Figure 5 shows the impacts of \(\alpha \) and \(\beta \) on MAE and RMSE in SimMF-U(a)I(i) model. We can find that performance of SimMF-U(a)I(i) on MAE and RMSE have very similar trend. Moreover, the value of \(\alpha \) and \(\beta \) affect recommendation results significantly, which demonstrates that incorporating the similarity information generated by attribute information greatly affects the recommendation accuracy. For very small values of \(\alpha \) and \(\beta \), SimMF-U(a)I(i) will degrade to the traditional PMF, which makes its MAE and RSME increase to higher and stable values (i.e., bad performance). For large values of \(\alpha \) and \(\beta \), the similarity information of users and items will dominate model learning process, which makes the MAE and RSME values of SimMF-U(a)I(i) sharply increase. It indicates that the matrix factorization on user–item rating matrix should dominate the learning process, while similarity information is useful supplement to improve performance. In addition, we can observe that, when the value of \(\beta \) is around 10 and the value of \(\alpha \) is between 10 and 100, SimMF-U(a)I(i) has stable and good performance.

Fig. 5
figure 5

Performance of SimMF on MAE and RMSE with varying \(\alpha \) and \(\beta \) on Douban Movie dataset.

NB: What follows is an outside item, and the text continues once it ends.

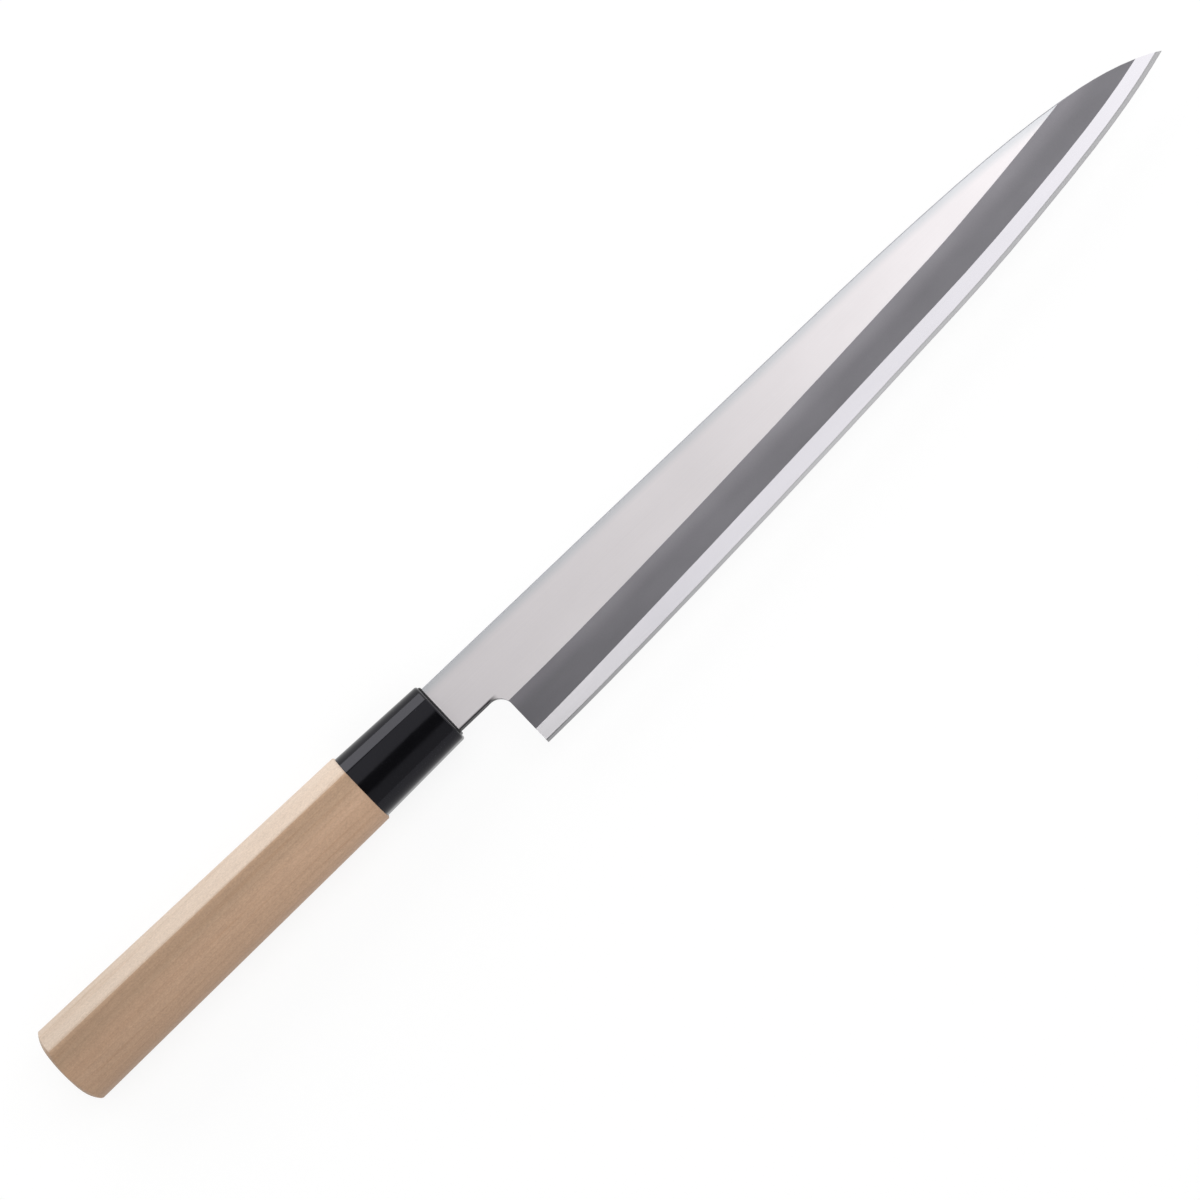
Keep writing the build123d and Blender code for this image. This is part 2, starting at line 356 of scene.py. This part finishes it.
def ferrule_finish():
    """Deep glossy black with faint handling marks."""
    black = Finish("gloss_black", {
        "Specular IOR Level": 0.245,
        "Specular Tint": (0.88, 0.87, 1.0, 1.0),
    })
    smears = black.noise((9 * mm, 4 * mm, 4 * mm), 3.0, 0.6)
    hairlines = black.noise((7 * mm, 0.08 * mm, 0.08 * mm), 2.0, 0.7)
    colour = black.paint(smears, (0.0028, 0.0028, 0.0034), (0.0045, 0.0045, 0.0055))
    black.surface("Base Color", colour)
    haze = black.between(smears, 0.05, 0.09)
    marks = black.maths("MULTIPLY", black.rise(hairlines, 0.62, 0.75), 0.05)
    black.surface("Roughness", black.maths("ADD", haze, marks))
    black.bump(black.noise((6 * mm, 2.5 * mm, 2.5 * mm), 1.0, 0.5), 0.004 * mm)
    return black


def wood_finish():
    """Pale wood: long growth rings, thin brown streaks, mottling, pores and end grain, lighter at
    the front than towards the butt, with painted light on the spine-side facet and the crown.
    """
    wood = Finish("pale_wood", {"Specular IOR Level": 0.4})
    end = wood.rise(wood.facing()["X"], -0.75, -0.95)
    waver = wood.noise((90 * mm, 11 * mm, 11 * mm), 2.0, 0.5)
    broad = wood.noise((150 * mm, 4.0 * mm, 4.0 * mm), 2.0, 0.5)
    streaks = wood.noise((75 * mm, 0.8 * mm, 0.8 * mm), 3.0, 0.6)
    mottle = wood.noise((5.0 * mm, 1.5 * mm, 1.5 * mm), 3.0, 0.6)
    pores = wood.noise((1.8 * mm, 0.22 * mm, 0.22 * mm), 2.0, 0.6)
    speckle = wood.noise((0.6 * mm, 0.4 * mm, 0.4 * mm), 3.0, 0.7)

    place = wood.parts(wood.objects)
    side = wood.maths("SUBTRACT", place["Y"], ring_middle_y)
    depth = wood.maths("SUBTRACT", place["Z"], ring_middle_z)
    squares = wood.maths("ADD", wood.maths("POWER", side, 2.0), wood.maths("POWER", depth, 2.0))
    wander = wood.maths("MULTIPLY", waver, ring_waver)
    radius = wood.maths("ADD", wood.maths("SQRT", squares), wander)
    year = wood.maths("FRACT", wood.maths("DIVIDE", radius, ring_width))
    late = wood.maths("POWER", year, 4.0)

    colour = wood.paint(broad, (0.425, 0.277, 0.182), (0.495, 0.345, 0.243))
    colour = wood.paint(wood.maths("MULTIPLY", late, 0.22), colour, (0.315, 0.185, 0.108))
    dark = wood.rise(streaks, 0.55, 0.72)
    colour = wood.paint(wood.maths("MULTIPLY", dark, 0.26), colour, (0.35, 0.195, 0.105))
    holes = wood.rise(pores, 0.58, 0.75)
    colour = wood.paint(wood.maths("MULTIPLY", holes, 0.2), colour, (0.315, 0.187, 0.108))
    colour = wood.tint(colour, wood.between(mottle, 0.92, 1.08))
    colour = wood.tint(colour, wood.between(speckle, 0.7, 1.3))
    # Lighter at the front of the handle, darker towards the butt
    towards_butt = wood.rise(place["X"], wood_front_x, wood_rear_x, "LINEAR")
    front_to_butt_cast = wood.paint(towards_butt, (1.04, 1.026, 0.988), (0.853, 0.829, 0.78))
    colour = wood.coloured(colour, front_to_butt_cast)
    # Painted light: the facet on the spine side lighter and whiter, the crown lighter by the
    # ridge and on its lower side
    facet = wood.rise(wood.facing()["Y"], 0.15, 0.42)
    painted_light_by_ridge = wood.rise(place["Y"], *ridge_painted_light_y)
    crown_painted_light = wood.paint(painted_light_by_ridge, colour, wood.coloured(colour, (1.85, 2.02, 2.25)))
    painted_light_low_side = wood.rise(place["Y"], *low_painted_light_y)
    crown_painted_light = wood.paint(painted_light_low_side, crown_painted_light, wood.coloured(colour, (1.16, 1.145, 1.165)))
    colour = wood.paint(facet, crown_painted_light, wood.coloured(colour, (1.38, 1.68, 2.08)))
    colour = wood.paint(wood.maths("MULTIPLY", end, 0.45), colour, (0.30, 0.185, 0.105))
    wood.surface("Base Color", colour)
    wood.surface("Roughness", wood.between(mottle, 0.48, 0.66))
    wood.bump(wood.between(0.5, pores, streaks), 0.03 * mm)
    return wood


def resin_finish(name, dark, light):
    """Hard resin with a slightly uneven surface."""
    resin = Finish(name, {"Specular IOR Level": 0.4})
    lumps = resin.noise((1.2 * mm, 1.2 * mm, 1.2 * mm), 3.0, 0.6)
    resin.surface("Base Color", resin.paint(lumps, dark, light))
    resin.surface("Roughness", resin.between(lumps, 0.28, 0.5))
    resin.bump(lumps, 0.03 * mm)
    return resin


def sweep_material():
    """White sweep: it lights the knife as plain white, and shows as white behind it."""
    sweep = Finish("white_sweep", {})
    sweep.nodes.remove(sweep.shader)
    path = sweep.nodes.new("ShaderNodeLightPath")
    seen = sweep.maths("MAXIMUM", path.outputs["Is Camera Ray"], path.outputs["Is Glossy Ray"])
    seen = sweep.maths("MAXIMUM", seen, path.outputs["Is Transmission Ray"])
    length = sweep.nodes.new("ShaderNodeVectorMath")
    length.operation = "LENGTH"
    sweep.feed(length.inputs[0], sweep.objects)
    away = sweep.rise(length.outputs["Value"], floor_glow_start, floor_glow_end)
    glow = sweep.nodes.new("ShaderNodeEmission")
    strength = sweep.between(away, floor_glow_near, floor_glow_far)
    sweep.feed(glow.inputs["Strength"], sweep.maths("MULTIPLY", strength, seen))
    cover = sweep.nodes.new("ShaderNodeBsdfDiffuse")
    white = sweep.between(seen, floor_white, floor_seen_white)
    sweep.feed(cover.inputs["Color"], white)
    both = sweep.nodes.new("ShaderNodeAddShader")
    sweep.feed(both.inputs[0], glow.outputs[0])
    sweep.feed(both.inputs[1], cover.outputs[0])
    sweep.feed(sweep.nodes["Material Output"].inputs["Surface"], both.outputs[0])
    return sweep.material


def sweep_profile():
    """Radius and height of each ring of the sweep, from the floor up the wall."""
    flat = sweep_radius - sweep_bend
    rings = [(flat / 2, 0.0)]
    for step in range(sweep_bend_rings + 1):
        angle = radians(90 * step / sweep_bend_rings)
        rings.append((flat + sweep_bend * sin(angle), sweep_bend * (1 - cos(angle))))
    rings.append((sweep_radius, sweep_height))
    return rings


def make_sweep():
    """The floor and the wall round it, as one mesh turned about the middle."""
    points = [(0.0, 0.0, 0.0)]
    faces = []
    for ring, (radius, height) in enumerate(sweep_profile()):
        for side in range(sweep_sides):
            angle = radians(360 * side / sweep_sides)
            points.append((radius * cos(angle), radius * sin(angle), height))
            after = (side + 1) % sweep_sides
            outer = 1 + ring * sweep_sides
            if ring == 0:
                faces.append((0, outer + side, outer + after))
            else:
                inner = outer - sweep_sides
                faces.append((inner + side, outer + side, outer + after, inner + after))
    mesh = bpy.data.meshes.new("sweep")
    mesh.from_pydata(points, [], faces)
    mesh.shade_smooth()
    mesh.materials.append(sweep_material())
    sweep = bpy.data.objects.new("sweep", mesh)
    bpy.context.scene.collection.objects.link(sweep)


def softbox(name, place, back, width, depth, level):
    """A rectangular lamp: back is the way from its face to its rear, level its brightness."""
    lamp = bpy.data.lights.new(name, "AREA")
    lamp.shape = "RECTANGLE"
    lamp.size = width
    lamp.size_y = depth
    lamp.energy = pi * width * depth * level
    box = bpy.data.objects.new(name, lamp)
    upward = back.cross(Vector((1.0, 0.0, 0.0))).normalized()
    turn = Matrix((upward.cross(back), upward, back)).transposed()
    box.matrix_world = Matrix.Translation(place) @ turn.to_4x4()
    box.visible_camera = False
    bpy.context.scene.collection.objects.link(box)


def make_lights():
    """A broad lamp overhead, a bright low one on the spine side, a dim one opposite, two ends."""
    rear, front = overhead_ends
    near, far = [overhead_height * tan(radians(angle)) for angle in overhead_sides]
    place = Vector(((front + rear) / 2, (near + far) / 2, overhead_height))
    straight_up = Vector((0.0, 0.0, 1.0))
    softbox("overhead", place, straight_up, front - rear, far - near, overhead_level)

    for name, (low, high, distance, length, level) in side_lamps.items():
        middle = radians((low + high) / 2)
        back = Vector((0.0, sin(middle), cos(middle)))
        depth = 2 * distance * tan(radians((high - low) / 2))
        softbox(name, back * distance, back, length, depth, level)

    for name, place in end_lamps.items():
        back = Vector(place).normalized()
        softbox(name, Vector(place), back, end_lamp_size, end_lamp_size, end_lamp_level)


def make_surround():
    """A dim grey room round the lamps, which adds even light to diffuse colour alone."""
    world = bpy.data.worlds.new("surround")
    world.use_nodes = True
    nodes = world.node_tree.nodes
    links = world.node_tree.links
    path = nodes.new("ShaderNodeLightPath")
    strength = nodes.new("ShaderNodeMath")
    strength.operation = "MULTIPLY_ADD"
    links.new(path.outputs["Is Diffuse Ray"], strength.inputs[0])
    strength.inputs[1].default_value = diffuse_fill
    strength.inputs[2].default_value = surround_grey
    grey = nodes["Background"]
    grey.inputs["Color"].default_value = (1.0, 1.0, 1.0, 1.0)
    links.new(strength.outputs[0], grey.inputs["Strength"])
    bpy.context.scene.world = world


def make_camera():
    """The camera of the photograph: back is the way from the knife to the lens."""
    lean = radians(camera_lean)
    roll = radians(camera_roll)
    back = Vector((0.0, -sin(lean), cos(lean)))
    along = Vector((1.0, 0.0, 0.0))
    across = back.cross(along)
    right = along * cos(roll) - across * sin(roll)
    upward = along * sin(roll) + across * cos(roll)
    turn = Matrix((right, upward, back)).transposed()
    lens = bpy.data.cameras.new("camera")
    lens.lens = camera_lens
    lens.clip_start = camera_distance / 100
    lens.clip_end = camera_distance * 10
    camera = bpy.data.objects.new("camera", lens)
    place = camera_aim + back * camera_distance
    camera.matrix_world = Matrix.Translation(place) @ turn.to_4x4()
    bpy.context.scene.collection.objects.link(camera)
    bpy.context.scene.camera = camera


dress("blade_iron", iron_finish())
dress("edge_steel", steel_finish())
dress("ferrule", ferrule_finish())
dress("wood_handle", wood_finish())
dress("neck_seal", resin_finish("seal_resin", (0.004, 0.004, 0.005), (0.009, 0.009, 0.011)))
dress("tang_bedding", resin_finish("bedding_resin", (0.07, 0.06, 0.05), (0.12, 0.10, 0.08)))
make_sweep()
make_lights()
make_surround()
make_camera()
bpy.context.scene.view_settings.view_transform = "Standard"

The lower, the better. a MAE. b RMSE

6 Conclusion

In this paper, we organized the objects and relations in recommender system as a heterogeneous information network, and designed a unified and flexible matrix factorization-based dual regularization framework SimMF to effectively integrate different types of information. SimMF employs meta-path-based similarity measure to evaluate the similarity of objects and flexibly integrate heterogeneous information through adopting the similarity of users and items as regularization on latent factors of user and item. Experiments on real datasets validate the effectiveness of SimMF, and some interesting works are needed to explore in the future. It is desirable to design clever weight learning strategy for the combination of similarity matrices to further improve recommendation performance.